Angst ist nie ein guter Berater. Es gibt auch Neubauten, bei denen man mit Hilfe einer Fachmeinung sehen kann, dass die Armaturen im Bad nach drei Jahren neu gemacht werden müssen. Das kann genauso für das Dach, die Fenster und die Fensterbänke gelten. Als Laie ohne Fachmeinung einen Altbau zu kaufen, geht oft schief. Und der Laie sollte vor dem Kauf die Antwort parat haben, was er haben will: Wenn es ein Haus sein soll, was für eins? Kocht er gern, welcher energetische Standard soll es sein, muss noch ein Zimmer dabei sein, in dem er Computerspiele spielen will?

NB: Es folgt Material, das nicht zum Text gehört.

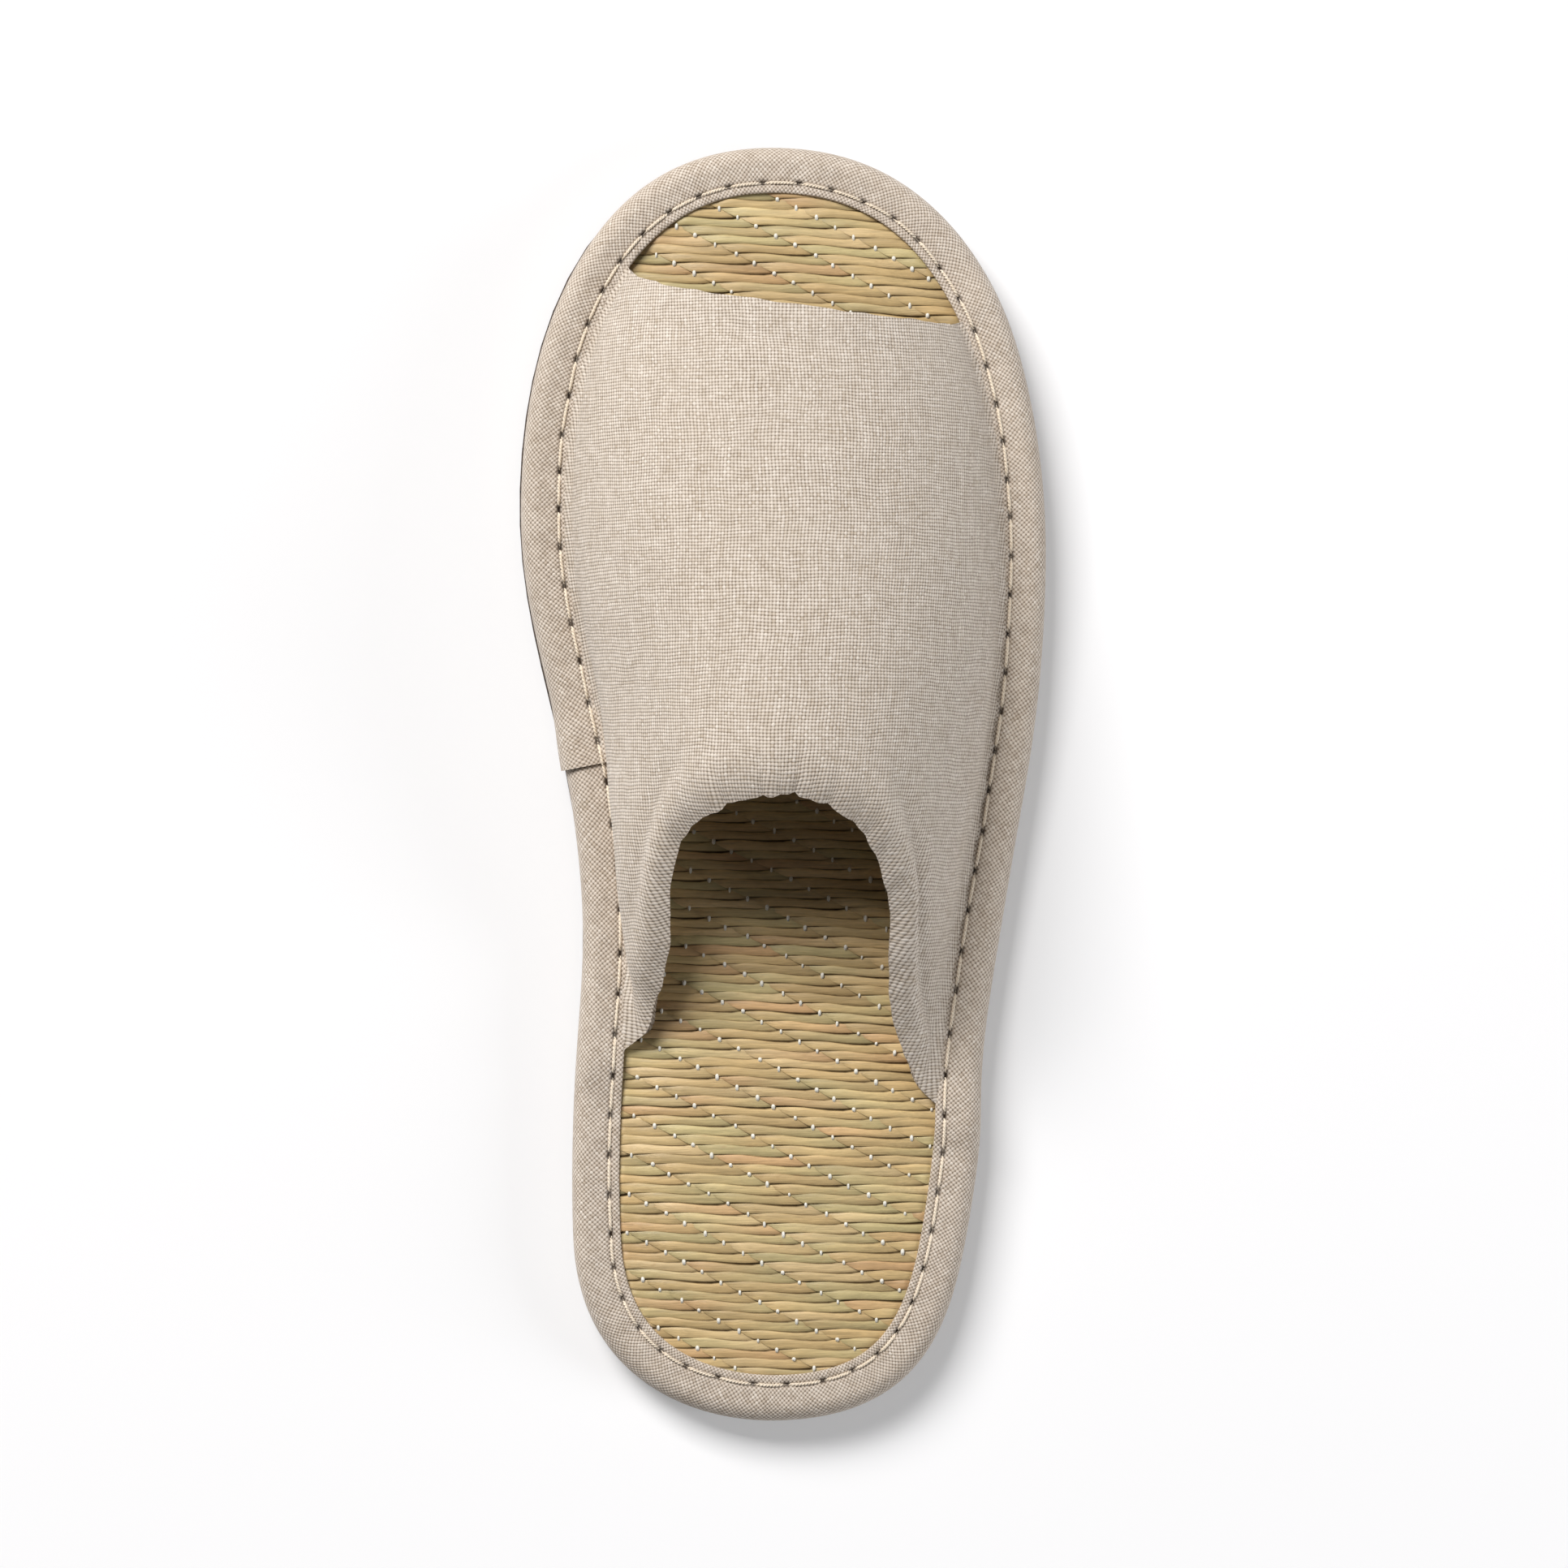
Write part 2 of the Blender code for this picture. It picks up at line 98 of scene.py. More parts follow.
# Tape: its bias weave, its lap and the seam that runs along it
BIAS_ANGLE = math.radians(47.0)
LAP_ALONG = 0.010
LAP_STEP = 0.9 * MM
LAP_RUN = 16.0 * MM
LAP_UNDER = 2.0 * MM
LAP_LIFT = 0.8
STITCH_INSET = 7.5 * MM
STITCH_PITCH = 8.2 * MM
STEPS_PER_STITCH = 16
GROOVE_DEPTH = 0.30 * MM
GROOVE_WIDTH = 0.55 * MM
DENT_DEPTH = 0.85 * MM
DENT_WIDTH = 0.38 * MM
DENT_LENGTH = 1.10 * MM
PUCKER = 0.16 * MM
PUCKER_OFFSET = 2.2 * MM
PUCKER_WIDTH = 2.2 * MM
EDGE_PUFF = 0.18 * MM
EDGE_PUFF_OFFSET = 1.2 * MM
EDGE_PUFF_WIDTH = 0.8 * MM
TAPE_SLACK = 0.12 * MM
TAPE_BOTTOM_PLACE = 6.0 * MM
TAPE_UNDER_PLACES = (TOP_FLAP - 0.15 * MM, 6.5 * MM)
# Painted shade: how dark the needle holes and the stitch groove are painted
HOLE_SHADE = 1.7
VALLEY_SHADE = 0.22
VALLEY_WIDTH = 0.5 * MM
PLY_RADIUS = 0.23 * MM
PLY_OFFSET = 0.17 * MM
PLY_TWIST = 1.5 * MM
THREAD_DIP = 1.5 * MM
THREAD_DIP_RUN = 1.25 * MM
THREAD_LIFT = 0.04 * MM

# Rush: a step along a weft row from warp to warp, and a step up from row to row. Each stem floats
# over four warps and dips under the fifth, one warp further left in each row up.
WARP_STEP = (4.01 * MM, -0.43 * MM)
ROW_STEP = (0.11 * MM, 1.56 * MM)
WARPS_IN_REPEAT = 5
KNOWN_DOT = (-7.3 * MM, -23.1 * MM)
RUSH_INSET = 8.4 * MM
RUSH_SINK = 1.25 * MM
RUSH_CLEARANCE = 0.05 * MM
RUSH_PROUD = 0.80 * MM
RUSH_CEILING_SLOPE = 2.4
STEM_STRAY = 0.09
COTTON_RADIUS = 0.37 * MM
COTTON_HALF_LENGTH = 0.74 * MM
COTTON_PROUD = 0.50 * MM
COTTON_DIP = 0.35 * MM
DOT_SIZES = (0.62, 1.12)
DOT_LENGTHS = (0.7, 1.15)
DOT_TAPER = 0.80
DOT_FLATNESS = 0.9

# Slow waves that bend the mat's rows: size, runs across and along for one radian, and start
Sway = namedtuple("Sway", "size across along start")
MAT_SWAYS = (
    Sway(0.26 * MM, 24.0 * MM, 13.0 * MM, 0.6),
    Sway(0.16 * MM, 9.5 * MM, -21.0 * MM, 0.0),
)
SWAY_ACROSS = 0.6

# Weave of the linen. Sway is how far a thread wanders, in threads.
THREAD_PITCH = 0.69 * MM
THREAD_RELIEF = 0.16 * MM
THREAD_SWAY = 2.4

# The collar's soft turned-in lip
COLLAR_CURL = 3.4 * MM
COLLAR_CURL_RUN = 8.5 * MM

# Slow unevenness of the vamp's cloth: its size, and two waves by run along and rate round the arch
CLOTH_UNEVEN = 0.10 * MM
CLOTH_WAVES = ((11.0 * MM, 3.0), (37.0 * MM, 5.3))

# Edges that turn more than this stay sharp
SHARP_ANGLE = math.radians(75.0)

# Waves of the outsole's fine tread; swing is in radians of a wave
TREAD_PITCH = 3.0 * MM
TREAD_WAVE = 9.0 * MM
TREAD_SWING = 1.7
TREAD_RELIEF = 0.45 * MM

# How far the wall's foot runs out under the tape, where round the arch that starts, and how thin
# the wall is there
FOOT_TUCK = 2.4 * MM
FOOT_STARTS = 0.86
FOOT_THIN = 0.35

# Fineness of the meshes; each of the vamp's sections has this many points on a flange
FLANGE_POINTS = 3
VAMP_COLUMNS = 150
VAMP_ROWS = 110
ROLL_STEPS = 6
ROLL_TURN = 0.96 * math.pi / 2
ARC_STEPS = 40
BOARD_STATIONS = 240
FLAP_STEPS = 13
CORD_SIDES = 6
THREAD_STEPS = 26
DOT_STEPS = 7
CORD_TURNS = np.arange(CORD_SIDES) / CORD_SIDES * 2.0 * math.pi

# The sole's outline, from the heel tip round the lateral side. Across is a share of the ball width;
# along and the handles' reaches are shares of the sole's length; heading is in degrees from +X.
Knot = namedtuple("Knot", "name across along heading reach_in reach_out")
OUTLINE = (
    Knot("heel_tip", -0.019, -0.500, 0.0, 0.057, 0.127),
    Knot("lateral_heel", 0.359, -0.329, 81.7, 0.081, 0.072),
    Knot("lateral_waist", 0.381, -0.208, 84.5, 0.055, 0.107),
    Knot("lateral_ball", 0.500, 0.176, 90.0, 0.139, 0.153),
    Knot("toe_tip", -0.021, 0.500, 180.0, 0.168, 0.140),
    Knot("medial_ball", -0.500, 0.216, 270.0, 0.146, 0.114),
    Knot("medial_waist", -0.383, -0.116, 270.0, 0.141, 0.057),
    Knot("medial_heel", -0.400, -0.358, 272.9, 0.097, 0.117),
)
SEGMENT_STEPS = 64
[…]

Da sind wir dann als Architekten gefragt, das Beste bei der Planung herauszuholen – sowohl beim Neubau als auch beim Umbau.

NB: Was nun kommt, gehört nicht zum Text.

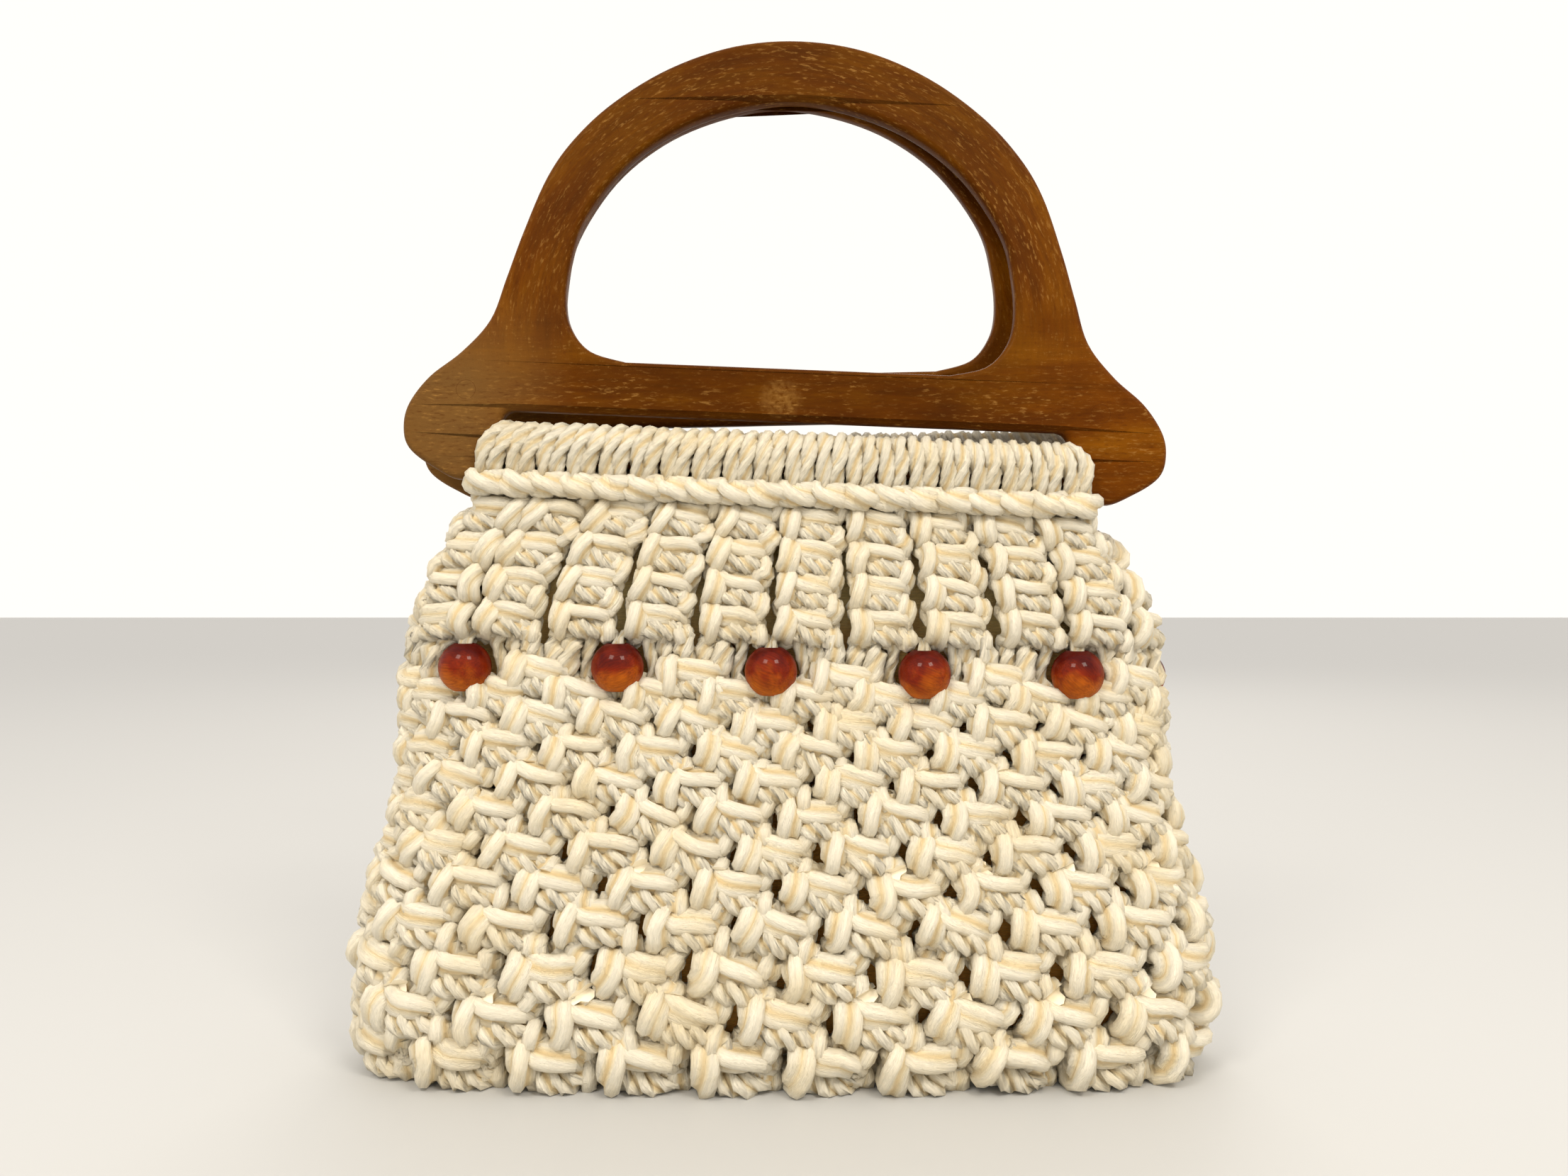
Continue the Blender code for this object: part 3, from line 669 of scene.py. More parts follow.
# %% [markdown]
# ## Handles
#
# The CAD handles are polygons, and at this distance their corners show, so each is made again from the same
# outline with finer steps. A 2D curve fills the outer line and leaves the hand opening and the slot open.
# Its rims are then rounded over. The flat sides stay flat shaded, so that no shadow creeps in from the rims.

# %% Handle outlines
MERGE_DISTANCE = 0.00001
PLATE_ROUND = 0.0019
RIM_ANGLE = math.radians(60)
ROUND_STEPS = 4
HANDLE_RISE = 0.1440
HANDLE_HALF_WIDTH = 0.1272
ARM_SHARE = 0.752
SIDE_BAND = 0.0204
ARCH_BAND = 0.0212
CROSSBAR_HEIGHT = 0.0177
APEX_GAP = 0.0008
OPENING_HALF_WIDTH = ARM_SHARE * HANDLE_HALF_WIDTH - SIDE_BAND
SLOT_LENGTH = 0.1892
SLOT_HEIGHT = 0.0086
SLOT_ROUND = 0.0042
SLOT_FLOOR = LOWER_BAR_HEIGHT / 2
OPENING_FLOOR = SLOT_FLOOR + SLOT_HEIGHT + CROSSBAR_HEIGHT
OPENING_HEIGHT = HANDLE_RISE - ARCH_BAND - OPENING_FLOOR
HANDLE_LEAN = math.asin((BAR_SPACING - PLATE_THICKNESS - APEX_GAP) / 2 / HANDLE_RISE)
OUTLINE_STEPS = 6

# x: share of the half width; z: share of the rise, both from the lower bar's centre
HANDLE_OUTLINE = (
    {"x": 0.000, "z": 1.000},
    {"x": 0.176, "z": 0.981},
    {"x": 0.345, "z": 0.922},
    {"x": 0.490, "z": 0.835},
    {"x": 0.591, "z": 0.743},
    {"x": 0.658, "z": 0.648},
    {"x": 0.713, "z": 0.516},
    {"x": 0.752, "z": 0.403},
    {"x": 0.788, "z": 0.303},
    {"x": 0.858, "z": 0.226},
    {"x": 0.938, "z": 0.165},
    {"x": 0.988, "z": 0.101},
    {"x": 1.000, "z": 0.046},
    {"x": 0.983, "z": -0.004},
    {"x": 0.918, "z": -0.046},
    {"x": 0.840, "z": -0.072},
    {"x": 0.755, "z": -0.033},
)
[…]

Nun denn: Neubau oder Altbau?
Der Markt an attraktiven Altbauten ist endlich. Bei der derzeitigen Dynamik in der Stadtentwicklung muss es neben der Innenentwicklung auch neue Nachbarschaften und Quartiersentwicklungen geben. Wir brauchen ein größeres Angebot, um den Preisanstieg zu dämpfen. Ich würde mich freuen, wenn sich mehr Leute auf Altbauten einlassen, aber das passiert ja auch. Wenn man ehrlich ist, ist es ja auch Wahnsinn, wie in bestimmten Lagen die Preise für Bestandshäuser durch die Decke gehen. Aber Neubauten sind in guten Lagen, wenn es welche gibt, auch sehr teuer. Wenn es beim Altbau Sanierungsbedarf gibt, muss man diesen richtig einschätzen. Hier würde ich zwischen dem allgemeinen Sanierungsbedarf und den eigenen Ansprüchen unterscheiden.
Und was ist mit dem Wust an Fördermöglichkeiten?
Freie Architekten mit Sanierungsexpertise sind da die richtigen, weil unabhängigen, Berater. Wenn man es auf eigene Faust angehen möchte, kann man sich in Bremen für Informationen zur energetischen Sanierung, und welche Fördermöglichkeiten es da gibt, beispielsweise auch an Energiekonsens wenden. Sie stehen mit entsprechendem Rat zur Seite. Die Einschätzung des Altbaus dann mit Neubauangeboten zu vergleichen, und zu sehen was einem individuell besser gefällt, ist, glaube ich, der richtige Weg.